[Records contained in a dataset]
--- Begin ---
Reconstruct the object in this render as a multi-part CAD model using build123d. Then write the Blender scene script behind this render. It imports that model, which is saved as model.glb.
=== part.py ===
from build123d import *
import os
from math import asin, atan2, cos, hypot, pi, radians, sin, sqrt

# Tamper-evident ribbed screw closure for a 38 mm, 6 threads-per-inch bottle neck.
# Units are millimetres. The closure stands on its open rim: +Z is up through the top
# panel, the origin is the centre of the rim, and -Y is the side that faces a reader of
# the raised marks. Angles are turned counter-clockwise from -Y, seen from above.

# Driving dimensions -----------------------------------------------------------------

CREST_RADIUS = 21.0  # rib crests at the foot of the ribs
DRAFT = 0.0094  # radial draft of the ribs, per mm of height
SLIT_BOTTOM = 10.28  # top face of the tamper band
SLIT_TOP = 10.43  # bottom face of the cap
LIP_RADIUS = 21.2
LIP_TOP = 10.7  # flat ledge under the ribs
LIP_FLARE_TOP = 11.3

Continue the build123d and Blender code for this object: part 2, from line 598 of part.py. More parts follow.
--- End ---
Set problem:
Work out how many lines above have the string "that" in them, and give only the number.

Output for this task:
2